**What the exercise asks:**
Below are entries. Copy exactly the lines running from the line that holds "Write part 5" to the line that holds "the small parts", with both ends included.

**Supplied entries:**
-=-=-=-=-

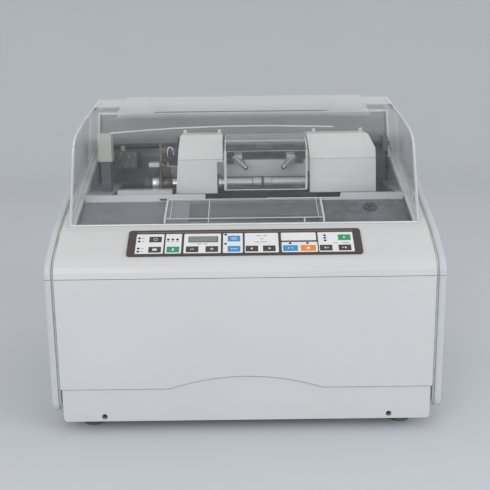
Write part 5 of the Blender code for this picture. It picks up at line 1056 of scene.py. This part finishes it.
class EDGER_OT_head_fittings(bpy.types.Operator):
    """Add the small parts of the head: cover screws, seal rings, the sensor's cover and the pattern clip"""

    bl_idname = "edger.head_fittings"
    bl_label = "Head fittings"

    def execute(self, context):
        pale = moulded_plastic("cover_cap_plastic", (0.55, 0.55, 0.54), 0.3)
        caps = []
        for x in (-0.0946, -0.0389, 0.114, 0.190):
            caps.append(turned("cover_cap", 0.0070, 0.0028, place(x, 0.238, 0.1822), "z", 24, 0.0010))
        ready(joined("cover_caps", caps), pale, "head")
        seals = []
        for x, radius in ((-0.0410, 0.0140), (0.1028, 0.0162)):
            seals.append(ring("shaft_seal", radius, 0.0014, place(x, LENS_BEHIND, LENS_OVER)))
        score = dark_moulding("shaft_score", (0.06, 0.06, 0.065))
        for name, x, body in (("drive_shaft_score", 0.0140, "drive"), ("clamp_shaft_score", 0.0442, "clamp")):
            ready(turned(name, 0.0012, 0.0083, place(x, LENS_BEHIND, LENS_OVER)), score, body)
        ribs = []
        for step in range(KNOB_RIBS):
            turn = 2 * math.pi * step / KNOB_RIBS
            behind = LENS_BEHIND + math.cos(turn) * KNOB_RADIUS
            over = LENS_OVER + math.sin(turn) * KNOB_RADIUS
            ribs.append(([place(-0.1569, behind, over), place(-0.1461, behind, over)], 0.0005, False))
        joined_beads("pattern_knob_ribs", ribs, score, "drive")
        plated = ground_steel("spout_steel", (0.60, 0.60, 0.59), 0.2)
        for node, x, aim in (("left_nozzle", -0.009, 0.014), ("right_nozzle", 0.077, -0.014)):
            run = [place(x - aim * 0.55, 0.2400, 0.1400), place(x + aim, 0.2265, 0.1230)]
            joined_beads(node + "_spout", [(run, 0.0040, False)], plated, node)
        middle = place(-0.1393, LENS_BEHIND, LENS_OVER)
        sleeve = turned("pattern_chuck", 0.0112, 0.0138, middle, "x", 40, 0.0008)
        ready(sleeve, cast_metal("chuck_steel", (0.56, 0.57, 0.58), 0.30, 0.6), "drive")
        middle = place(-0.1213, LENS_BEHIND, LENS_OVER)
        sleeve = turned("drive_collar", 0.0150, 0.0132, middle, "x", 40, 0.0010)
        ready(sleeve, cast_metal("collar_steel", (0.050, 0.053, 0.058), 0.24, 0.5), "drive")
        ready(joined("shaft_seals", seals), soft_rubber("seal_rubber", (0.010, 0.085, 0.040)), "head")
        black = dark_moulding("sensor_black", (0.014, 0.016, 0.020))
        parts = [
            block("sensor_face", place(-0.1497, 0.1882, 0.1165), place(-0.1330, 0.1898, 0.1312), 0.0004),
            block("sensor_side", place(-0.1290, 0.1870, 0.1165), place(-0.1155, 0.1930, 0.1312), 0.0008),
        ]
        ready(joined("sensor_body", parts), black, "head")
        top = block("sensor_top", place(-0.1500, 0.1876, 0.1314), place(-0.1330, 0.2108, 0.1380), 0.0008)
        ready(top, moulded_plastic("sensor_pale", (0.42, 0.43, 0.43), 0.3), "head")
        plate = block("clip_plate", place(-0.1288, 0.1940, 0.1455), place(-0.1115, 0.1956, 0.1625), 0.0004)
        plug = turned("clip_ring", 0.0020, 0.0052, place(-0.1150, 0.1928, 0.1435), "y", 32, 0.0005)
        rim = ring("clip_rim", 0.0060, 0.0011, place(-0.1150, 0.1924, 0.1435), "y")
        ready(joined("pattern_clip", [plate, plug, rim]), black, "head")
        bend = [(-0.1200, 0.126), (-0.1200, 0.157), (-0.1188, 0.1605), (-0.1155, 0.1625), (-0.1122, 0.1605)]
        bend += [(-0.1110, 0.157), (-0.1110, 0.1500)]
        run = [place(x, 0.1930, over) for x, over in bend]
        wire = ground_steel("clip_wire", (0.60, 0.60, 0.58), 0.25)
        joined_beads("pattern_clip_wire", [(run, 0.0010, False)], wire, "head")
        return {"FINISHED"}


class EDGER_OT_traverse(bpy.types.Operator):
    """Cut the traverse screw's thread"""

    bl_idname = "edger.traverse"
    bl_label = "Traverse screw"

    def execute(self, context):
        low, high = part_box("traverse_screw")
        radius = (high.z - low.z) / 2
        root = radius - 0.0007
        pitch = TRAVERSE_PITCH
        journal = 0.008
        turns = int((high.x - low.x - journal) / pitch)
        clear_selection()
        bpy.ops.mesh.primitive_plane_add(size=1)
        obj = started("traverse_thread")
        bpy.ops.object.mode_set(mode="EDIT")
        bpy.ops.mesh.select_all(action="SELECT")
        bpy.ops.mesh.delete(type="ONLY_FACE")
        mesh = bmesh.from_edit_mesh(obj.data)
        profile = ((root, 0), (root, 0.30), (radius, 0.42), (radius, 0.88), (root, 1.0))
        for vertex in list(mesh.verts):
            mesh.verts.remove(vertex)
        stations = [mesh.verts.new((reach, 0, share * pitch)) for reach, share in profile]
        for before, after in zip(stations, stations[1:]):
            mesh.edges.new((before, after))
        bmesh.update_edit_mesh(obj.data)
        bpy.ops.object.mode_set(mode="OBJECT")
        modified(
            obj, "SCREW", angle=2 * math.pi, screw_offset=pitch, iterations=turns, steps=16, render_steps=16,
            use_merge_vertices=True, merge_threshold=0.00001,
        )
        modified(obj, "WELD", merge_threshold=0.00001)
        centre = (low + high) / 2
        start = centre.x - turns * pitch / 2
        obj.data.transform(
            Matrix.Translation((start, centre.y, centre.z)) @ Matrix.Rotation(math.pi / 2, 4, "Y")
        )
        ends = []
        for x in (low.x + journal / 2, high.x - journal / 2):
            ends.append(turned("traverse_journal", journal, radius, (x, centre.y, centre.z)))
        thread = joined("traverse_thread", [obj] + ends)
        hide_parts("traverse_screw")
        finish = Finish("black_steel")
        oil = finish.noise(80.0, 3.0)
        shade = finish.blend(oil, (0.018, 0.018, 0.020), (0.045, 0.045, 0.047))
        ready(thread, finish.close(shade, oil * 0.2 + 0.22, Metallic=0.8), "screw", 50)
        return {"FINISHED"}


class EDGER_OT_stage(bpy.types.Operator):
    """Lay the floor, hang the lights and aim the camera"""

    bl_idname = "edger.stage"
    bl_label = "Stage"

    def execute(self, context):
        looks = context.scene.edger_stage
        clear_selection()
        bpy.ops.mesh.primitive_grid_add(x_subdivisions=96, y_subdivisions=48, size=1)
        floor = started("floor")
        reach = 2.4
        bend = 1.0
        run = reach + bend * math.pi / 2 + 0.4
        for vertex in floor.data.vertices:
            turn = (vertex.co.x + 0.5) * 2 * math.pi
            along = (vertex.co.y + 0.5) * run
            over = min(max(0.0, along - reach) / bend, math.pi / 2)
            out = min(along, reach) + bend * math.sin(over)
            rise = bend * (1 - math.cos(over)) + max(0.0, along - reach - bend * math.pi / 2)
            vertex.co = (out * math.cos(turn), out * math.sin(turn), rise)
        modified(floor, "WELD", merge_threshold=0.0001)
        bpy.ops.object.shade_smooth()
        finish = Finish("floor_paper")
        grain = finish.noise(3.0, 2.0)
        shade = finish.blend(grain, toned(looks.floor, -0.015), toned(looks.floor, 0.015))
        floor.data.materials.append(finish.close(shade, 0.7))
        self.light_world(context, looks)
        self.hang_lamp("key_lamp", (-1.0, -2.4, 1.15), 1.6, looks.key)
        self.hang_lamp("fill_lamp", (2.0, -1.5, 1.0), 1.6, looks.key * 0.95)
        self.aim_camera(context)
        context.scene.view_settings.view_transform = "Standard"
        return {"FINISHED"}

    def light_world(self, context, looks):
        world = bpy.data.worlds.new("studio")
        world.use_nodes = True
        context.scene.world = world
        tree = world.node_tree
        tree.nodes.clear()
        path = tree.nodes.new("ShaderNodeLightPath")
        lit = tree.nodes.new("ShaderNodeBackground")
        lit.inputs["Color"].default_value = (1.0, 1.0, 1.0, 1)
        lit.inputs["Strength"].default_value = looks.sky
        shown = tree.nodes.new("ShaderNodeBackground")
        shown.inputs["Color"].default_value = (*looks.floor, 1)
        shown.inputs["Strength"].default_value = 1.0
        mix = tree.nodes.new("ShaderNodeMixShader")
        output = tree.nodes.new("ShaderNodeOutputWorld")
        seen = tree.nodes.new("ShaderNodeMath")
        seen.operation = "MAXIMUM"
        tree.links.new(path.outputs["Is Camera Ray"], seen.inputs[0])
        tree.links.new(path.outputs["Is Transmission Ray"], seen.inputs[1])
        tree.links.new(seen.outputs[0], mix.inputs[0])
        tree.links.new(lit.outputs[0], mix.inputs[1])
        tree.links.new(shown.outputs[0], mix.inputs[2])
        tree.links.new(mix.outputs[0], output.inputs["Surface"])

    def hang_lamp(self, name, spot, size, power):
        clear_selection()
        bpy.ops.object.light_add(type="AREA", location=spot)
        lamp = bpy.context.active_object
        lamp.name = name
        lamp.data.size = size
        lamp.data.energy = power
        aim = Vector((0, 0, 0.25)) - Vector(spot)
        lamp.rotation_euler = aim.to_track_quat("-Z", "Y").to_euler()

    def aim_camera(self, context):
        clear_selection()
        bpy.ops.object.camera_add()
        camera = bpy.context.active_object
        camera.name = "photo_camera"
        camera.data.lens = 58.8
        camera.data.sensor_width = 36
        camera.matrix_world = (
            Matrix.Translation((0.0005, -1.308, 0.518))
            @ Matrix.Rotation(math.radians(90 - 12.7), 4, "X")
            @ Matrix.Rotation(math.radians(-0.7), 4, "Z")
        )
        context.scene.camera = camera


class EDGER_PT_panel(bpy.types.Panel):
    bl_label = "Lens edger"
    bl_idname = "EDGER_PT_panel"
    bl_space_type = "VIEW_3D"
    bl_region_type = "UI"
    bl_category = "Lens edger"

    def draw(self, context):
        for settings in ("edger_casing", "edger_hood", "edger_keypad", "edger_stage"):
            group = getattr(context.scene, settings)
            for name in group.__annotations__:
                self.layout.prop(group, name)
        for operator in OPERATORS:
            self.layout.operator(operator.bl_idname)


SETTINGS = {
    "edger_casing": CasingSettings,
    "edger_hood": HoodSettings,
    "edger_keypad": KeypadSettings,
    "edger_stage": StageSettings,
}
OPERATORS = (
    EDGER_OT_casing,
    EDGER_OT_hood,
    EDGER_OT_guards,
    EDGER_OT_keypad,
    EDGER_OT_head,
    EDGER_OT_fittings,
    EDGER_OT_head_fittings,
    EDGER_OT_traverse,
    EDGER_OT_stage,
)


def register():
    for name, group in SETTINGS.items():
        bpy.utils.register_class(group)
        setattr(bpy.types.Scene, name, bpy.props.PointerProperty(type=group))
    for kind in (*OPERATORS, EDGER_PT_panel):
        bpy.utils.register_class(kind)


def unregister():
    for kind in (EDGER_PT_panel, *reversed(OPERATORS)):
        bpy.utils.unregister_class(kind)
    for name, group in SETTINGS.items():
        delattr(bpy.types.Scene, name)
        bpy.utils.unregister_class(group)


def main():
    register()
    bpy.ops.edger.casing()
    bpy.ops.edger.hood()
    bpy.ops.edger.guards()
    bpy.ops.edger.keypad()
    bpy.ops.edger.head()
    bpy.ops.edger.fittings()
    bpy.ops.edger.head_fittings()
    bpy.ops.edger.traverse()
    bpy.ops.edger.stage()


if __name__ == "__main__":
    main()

-=-=-=-=-

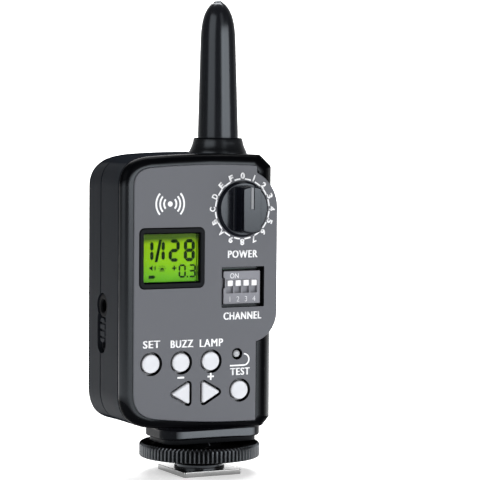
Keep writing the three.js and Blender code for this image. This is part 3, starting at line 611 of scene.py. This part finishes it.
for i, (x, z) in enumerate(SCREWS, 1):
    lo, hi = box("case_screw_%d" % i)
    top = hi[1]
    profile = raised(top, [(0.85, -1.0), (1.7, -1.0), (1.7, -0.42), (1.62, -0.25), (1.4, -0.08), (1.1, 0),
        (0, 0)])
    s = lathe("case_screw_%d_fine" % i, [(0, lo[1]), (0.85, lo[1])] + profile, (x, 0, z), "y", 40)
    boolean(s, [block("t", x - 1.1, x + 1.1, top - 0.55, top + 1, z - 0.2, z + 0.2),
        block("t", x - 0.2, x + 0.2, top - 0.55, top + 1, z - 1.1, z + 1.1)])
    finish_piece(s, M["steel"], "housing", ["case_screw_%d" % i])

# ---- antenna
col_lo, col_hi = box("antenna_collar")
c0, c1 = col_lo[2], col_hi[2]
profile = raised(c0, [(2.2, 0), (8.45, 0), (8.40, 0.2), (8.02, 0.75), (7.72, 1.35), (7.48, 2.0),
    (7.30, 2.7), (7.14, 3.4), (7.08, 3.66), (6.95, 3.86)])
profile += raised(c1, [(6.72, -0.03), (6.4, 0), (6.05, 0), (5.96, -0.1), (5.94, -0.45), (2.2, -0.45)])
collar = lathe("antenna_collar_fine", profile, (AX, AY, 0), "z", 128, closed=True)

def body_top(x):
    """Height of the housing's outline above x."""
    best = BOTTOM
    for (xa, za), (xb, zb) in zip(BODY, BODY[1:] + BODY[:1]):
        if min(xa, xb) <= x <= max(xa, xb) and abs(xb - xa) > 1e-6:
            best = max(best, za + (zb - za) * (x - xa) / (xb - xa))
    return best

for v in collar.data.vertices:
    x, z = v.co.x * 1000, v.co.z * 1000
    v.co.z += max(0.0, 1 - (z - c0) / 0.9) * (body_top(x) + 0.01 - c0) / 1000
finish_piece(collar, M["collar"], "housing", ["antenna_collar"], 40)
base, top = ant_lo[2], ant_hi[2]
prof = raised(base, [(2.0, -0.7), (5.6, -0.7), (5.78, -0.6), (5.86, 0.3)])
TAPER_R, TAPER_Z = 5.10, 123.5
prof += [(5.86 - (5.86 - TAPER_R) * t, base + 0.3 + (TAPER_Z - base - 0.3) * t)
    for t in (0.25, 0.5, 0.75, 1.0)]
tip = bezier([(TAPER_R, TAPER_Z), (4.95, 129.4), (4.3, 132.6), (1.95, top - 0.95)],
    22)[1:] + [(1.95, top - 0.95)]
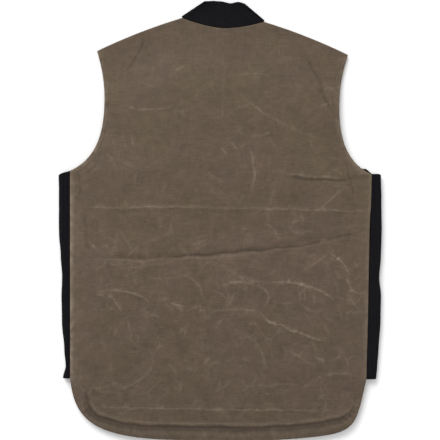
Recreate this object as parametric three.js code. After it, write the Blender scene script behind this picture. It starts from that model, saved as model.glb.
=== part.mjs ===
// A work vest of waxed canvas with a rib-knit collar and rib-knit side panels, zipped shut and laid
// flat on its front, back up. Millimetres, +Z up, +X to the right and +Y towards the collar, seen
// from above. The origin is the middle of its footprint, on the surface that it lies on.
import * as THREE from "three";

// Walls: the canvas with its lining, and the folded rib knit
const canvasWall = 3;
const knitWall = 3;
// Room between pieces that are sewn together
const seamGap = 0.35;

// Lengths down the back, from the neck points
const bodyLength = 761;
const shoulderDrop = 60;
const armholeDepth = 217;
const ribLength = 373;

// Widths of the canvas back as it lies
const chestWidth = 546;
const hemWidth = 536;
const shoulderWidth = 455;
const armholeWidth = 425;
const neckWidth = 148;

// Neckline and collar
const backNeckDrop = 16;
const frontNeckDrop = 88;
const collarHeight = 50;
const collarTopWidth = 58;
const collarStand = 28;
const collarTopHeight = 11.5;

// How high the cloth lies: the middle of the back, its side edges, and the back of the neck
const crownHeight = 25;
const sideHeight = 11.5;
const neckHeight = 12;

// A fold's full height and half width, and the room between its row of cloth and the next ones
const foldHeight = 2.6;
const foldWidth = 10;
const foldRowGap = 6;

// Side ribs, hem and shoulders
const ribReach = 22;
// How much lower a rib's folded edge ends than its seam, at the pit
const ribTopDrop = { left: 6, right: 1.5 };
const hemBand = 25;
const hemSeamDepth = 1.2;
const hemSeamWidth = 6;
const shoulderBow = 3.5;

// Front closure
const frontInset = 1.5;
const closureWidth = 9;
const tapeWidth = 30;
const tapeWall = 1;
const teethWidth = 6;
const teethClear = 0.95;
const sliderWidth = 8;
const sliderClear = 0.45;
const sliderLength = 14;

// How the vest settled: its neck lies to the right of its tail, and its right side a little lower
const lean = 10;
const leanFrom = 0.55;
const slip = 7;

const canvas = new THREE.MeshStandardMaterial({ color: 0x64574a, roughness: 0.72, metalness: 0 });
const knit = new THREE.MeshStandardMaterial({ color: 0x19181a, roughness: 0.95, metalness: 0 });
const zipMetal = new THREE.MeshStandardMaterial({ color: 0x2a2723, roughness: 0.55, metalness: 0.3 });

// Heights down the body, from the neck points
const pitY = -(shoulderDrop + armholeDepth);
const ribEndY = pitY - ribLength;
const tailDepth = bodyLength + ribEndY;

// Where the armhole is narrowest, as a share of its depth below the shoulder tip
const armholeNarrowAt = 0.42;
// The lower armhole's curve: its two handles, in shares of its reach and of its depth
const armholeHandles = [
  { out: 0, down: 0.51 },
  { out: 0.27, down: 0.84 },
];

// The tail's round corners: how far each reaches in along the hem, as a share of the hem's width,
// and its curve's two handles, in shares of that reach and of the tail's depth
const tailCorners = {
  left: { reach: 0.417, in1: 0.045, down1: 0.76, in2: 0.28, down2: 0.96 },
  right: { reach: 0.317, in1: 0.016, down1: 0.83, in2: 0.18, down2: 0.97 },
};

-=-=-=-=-

**Answer for the task:**
Write part 5 of the Blender code for this picture. It picks up at line 1056 of scene.py. This part finishes it.
class EDGER_OT_head_fittings(bpy.types.Operator):
    """Add the small parts of the head: cover screws, seal rings, the sensor's cover and the pattern clip"""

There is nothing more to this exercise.